Most of Genet's life is well-known, and partly used as the subjects for his novels. Genet was an orphan, had foster parents, and went to reform school. He had a bunch of early gay relationships, and he stole a lot of books. In prison Genet wrote Our Lady of The Flowers, and later shows it to Jean Cocteau, who is pissed off because he didn't write a similiar work first.

Genet wrote five novels and a few plays around and during World War II. They books are originally published anonymously. The books become an overnight sensation. As Genet becomes old and bald, and when the flamboyant Cocteau becomes bored with him, heterosexual Sartre and multisexual Simone de Beauvoir, both sort of yuppies of their time, become enamoured with the idea of hanging out and slumming it with Genet, a real thief.
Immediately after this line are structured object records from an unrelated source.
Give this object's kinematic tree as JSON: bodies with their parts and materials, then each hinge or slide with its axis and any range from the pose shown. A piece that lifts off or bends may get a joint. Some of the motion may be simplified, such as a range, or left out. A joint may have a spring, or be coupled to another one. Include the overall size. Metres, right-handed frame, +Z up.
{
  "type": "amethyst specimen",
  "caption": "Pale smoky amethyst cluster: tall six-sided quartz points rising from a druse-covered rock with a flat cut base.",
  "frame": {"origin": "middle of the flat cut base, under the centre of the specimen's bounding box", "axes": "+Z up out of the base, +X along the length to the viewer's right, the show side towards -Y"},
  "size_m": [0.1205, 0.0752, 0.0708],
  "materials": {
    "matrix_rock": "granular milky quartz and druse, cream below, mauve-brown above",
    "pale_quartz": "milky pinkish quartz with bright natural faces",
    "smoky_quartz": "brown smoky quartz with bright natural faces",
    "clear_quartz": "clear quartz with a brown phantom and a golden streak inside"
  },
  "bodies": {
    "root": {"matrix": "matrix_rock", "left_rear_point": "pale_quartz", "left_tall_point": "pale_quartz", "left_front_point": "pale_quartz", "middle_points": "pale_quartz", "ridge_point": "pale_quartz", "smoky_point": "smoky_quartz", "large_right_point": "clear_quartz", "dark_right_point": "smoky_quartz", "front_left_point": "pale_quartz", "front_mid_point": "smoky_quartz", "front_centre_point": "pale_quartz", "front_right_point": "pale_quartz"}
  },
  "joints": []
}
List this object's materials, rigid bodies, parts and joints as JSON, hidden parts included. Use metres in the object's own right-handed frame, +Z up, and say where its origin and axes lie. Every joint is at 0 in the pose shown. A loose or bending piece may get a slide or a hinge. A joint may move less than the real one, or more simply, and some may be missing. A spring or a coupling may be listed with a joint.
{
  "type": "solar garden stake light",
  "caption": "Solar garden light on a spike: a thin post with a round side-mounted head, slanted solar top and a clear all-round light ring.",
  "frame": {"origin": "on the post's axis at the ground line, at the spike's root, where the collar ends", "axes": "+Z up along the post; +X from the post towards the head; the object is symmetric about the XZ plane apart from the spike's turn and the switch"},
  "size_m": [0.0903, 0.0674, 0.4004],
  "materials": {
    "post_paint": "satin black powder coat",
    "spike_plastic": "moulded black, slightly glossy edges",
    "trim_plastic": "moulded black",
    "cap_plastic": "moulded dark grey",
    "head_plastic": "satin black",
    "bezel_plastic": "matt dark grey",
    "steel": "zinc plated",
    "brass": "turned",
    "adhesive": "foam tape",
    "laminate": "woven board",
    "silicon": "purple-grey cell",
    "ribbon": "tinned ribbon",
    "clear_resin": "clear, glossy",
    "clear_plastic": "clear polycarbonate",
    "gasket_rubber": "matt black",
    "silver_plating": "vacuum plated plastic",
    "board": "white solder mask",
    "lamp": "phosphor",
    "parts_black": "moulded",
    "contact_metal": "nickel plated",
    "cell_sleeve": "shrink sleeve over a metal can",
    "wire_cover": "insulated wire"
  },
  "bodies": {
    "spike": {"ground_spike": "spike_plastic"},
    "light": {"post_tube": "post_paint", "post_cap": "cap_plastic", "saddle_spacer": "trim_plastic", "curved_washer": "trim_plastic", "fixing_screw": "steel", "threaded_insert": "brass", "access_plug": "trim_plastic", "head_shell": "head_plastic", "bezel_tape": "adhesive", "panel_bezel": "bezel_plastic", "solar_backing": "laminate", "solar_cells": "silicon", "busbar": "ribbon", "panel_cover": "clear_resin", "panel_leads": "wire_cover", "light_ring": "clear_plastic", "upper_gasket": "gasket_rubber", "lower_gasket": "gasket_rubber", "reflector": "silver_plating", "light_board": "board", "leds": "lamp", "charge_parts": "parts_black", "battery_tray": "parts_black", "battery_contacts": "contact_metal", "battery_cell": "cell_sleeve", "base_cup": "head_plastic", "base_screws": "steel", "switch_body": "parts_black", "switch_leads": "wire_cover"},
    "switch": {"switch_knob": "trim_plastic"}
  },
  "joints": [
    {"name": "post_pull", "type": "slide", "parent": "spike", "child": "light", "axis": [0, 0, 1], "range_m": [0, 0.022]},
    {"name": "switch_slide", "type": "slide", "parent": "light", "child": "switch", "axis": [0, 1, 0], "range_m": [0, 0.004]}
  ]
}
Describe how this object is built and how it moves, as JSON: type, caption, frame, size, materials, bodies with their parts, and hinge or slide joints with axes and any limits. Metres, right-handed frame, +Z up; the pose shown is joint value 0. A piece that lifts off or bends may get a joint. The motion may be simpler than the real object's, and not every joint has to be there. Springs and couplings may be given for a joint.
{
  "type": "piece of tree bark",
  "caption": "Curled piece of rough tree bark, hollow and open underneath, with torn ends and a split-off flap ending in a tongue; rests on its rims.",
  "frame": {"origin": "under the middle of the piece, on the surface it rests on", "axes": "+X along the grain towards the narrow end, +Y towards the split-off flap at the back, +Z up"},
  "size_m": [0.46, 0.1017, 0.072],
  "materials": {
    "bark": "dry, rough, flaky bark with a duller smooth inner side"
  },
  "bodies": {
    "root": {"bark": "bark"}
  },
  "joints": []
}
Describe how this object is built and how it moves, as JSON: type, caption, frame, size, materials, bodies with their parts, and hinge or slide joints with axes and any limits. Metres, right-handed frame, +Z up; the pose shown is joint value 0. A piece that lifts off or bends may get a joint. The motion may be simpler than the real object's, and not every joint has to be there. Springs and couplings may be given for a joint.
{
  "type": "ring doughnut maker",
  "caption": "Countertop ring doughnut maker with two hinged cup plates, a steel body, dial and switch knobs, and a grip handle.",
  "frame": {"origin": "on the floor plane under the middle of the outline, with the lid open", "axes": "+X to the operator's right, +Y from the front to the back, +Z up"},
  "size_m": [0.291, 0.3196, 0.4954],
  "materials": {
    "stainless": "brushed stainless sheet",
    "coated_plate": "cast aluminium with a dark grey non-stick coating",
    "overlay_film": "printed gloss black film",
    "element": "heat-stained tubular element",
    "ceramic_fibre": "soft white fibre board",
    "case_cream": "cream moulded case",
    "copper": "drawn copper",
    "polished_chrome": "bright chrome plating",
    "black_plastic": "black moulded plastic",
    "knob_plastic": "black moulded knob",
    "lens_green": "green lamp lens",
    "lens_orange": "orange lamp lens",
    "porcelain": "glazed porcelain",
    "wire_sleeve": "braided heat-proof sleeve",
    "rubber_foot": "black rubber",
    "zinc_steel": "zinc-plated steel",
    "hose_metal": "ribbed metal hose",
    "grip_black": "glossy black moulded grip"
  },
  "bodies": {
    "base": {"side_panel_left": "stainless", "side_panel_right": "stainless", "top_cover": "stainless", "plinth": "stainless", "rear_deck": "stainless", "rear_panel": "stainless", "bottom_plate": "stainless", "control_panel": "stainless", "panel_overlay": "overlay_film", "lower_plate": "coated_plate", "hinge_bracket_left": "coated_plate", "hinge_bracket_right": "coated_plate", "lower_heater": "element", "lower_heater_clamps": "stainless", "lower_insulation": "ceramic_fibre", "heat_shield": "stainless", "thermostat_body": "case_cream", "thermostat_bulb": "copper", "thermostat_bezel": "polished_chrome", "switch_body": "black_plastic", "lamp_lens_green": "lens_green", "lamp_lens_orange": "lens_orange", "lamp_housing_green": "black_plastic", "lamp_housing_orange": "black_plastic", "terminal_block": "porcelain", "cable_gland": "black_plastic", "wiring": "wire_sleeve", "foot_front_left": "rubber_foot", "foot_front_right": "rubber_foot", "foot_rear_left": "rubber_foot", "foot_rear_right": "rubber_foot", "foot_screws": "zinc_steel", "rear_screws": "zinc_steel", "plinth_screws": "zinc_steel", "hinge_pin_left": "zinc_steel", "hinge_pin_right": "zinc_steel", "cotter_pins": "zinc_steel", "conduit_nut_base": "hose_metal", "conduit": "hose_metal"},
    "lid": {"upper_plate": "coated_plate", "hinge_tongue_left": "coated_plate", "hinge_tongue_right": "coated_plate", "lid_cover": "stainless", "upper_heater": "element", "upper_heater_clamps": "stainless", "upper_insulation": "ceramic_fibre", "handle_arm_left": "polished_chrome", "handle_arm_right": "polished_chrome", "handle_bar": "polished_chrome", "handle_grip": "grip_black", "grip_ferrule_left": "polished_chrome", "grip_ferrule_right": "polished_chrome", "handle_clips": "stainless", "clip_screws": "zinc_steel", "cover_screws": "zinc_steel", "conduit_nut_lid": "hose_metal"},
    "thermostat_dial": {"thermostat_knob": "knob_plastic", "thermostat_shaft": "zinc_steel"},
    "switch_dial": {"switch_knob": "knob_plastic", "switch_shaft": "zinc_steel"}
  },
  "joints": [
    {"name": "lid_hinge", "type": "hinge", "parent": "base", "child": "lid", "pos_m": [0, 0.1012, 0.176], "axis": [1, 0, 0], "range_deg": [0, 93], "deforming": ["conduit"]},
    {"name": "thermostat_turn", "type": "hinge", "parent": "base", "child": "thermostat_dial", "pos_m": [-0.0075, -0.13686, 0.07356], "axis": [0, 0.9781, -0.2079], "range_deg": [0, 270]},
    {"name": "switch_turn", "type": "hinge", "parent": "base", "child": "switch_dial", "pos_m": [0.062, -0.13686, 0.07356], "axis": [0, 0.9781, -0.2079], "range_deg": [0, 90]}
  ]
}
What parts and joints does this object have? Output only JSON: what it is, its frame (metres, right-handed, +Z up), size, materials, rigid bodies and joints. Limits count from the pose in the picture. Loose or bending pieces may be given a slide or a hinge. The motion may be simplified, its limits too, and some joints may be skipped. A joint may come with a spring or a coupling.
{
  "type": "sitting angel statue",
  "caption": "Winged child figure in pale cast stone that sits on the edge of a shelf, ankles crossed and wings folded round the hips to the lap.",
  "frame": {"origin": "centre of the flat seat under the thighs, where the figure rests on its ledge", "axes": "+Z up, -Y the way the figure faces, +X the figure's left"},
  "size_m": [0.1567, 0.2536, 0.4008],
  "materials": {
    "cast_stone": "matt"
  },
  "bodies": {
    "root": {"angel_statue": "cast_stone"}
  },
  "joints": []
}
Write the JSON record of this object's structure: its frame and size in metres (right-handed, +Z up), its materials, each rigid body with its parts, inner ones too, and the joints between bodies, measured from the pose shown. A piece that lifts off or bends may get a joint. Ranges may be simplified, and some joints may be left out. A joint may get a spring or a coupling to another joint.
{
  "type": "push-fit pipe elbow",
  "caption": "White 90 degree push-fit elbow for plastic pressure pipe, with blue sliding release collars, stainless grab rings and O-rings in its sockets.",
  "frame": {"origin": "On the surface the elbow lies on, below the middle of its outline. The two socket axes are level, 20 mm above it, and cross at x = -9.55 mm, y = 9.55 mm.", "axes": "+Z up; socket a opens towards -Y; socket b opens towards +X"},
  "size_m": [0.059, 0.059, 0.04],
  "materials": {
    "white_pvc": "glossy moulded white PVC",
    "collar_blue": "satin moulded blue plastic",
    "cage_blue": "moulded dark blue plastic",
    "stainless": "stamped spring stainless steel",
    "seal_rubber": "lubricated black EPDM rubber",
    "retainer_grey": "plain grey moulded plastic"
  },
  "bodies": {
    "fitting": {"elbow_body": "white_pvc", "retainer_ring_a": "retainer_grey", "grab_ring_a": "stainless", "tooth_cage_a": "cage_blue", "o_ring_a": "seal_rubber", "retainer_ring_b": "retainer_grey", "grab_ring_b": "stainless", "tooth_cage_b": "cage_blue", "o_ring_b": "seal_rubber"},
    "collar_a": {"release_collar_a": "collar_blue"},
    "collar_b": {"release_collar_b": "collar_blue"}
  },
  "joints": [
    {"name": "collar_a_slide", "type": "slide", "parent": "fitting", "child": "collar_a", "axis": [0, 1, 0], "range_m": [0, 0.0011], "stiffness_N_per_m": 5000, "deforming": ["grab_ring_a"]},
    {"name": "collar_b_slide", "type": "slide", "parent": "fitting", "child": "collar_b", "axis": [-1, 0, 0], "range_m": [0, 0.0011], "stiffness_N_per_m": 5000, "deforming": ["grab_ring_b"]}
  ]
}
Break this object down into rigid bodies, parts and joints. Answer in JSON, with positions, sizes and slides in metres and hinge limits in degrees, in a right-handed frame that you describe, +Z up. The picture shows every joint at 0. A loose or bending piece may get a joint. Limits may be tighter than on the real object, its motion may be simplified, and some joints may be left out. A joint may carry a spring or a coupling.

Sartre saw him as a good example of his existential philosophy, and wrote Saint Genet. This book of his life came out when Genet was in his mid-forties. Genet doesn't write very much during the last years of his life. He does become involved with the Black Panthers and Palestinians.

Genet lived in Tangiers with his young Kiki. He wrote a final book that was banned before his death in 1986.

Genet's life was one long homosexual rollercoster ride. Genet's long life is an achievement which White gives a literary form in this tribute and gentle biography. As far as literary biographies go, this one is up there with the biographies of Oscar Wilde, Sade, and Frank O'Hara.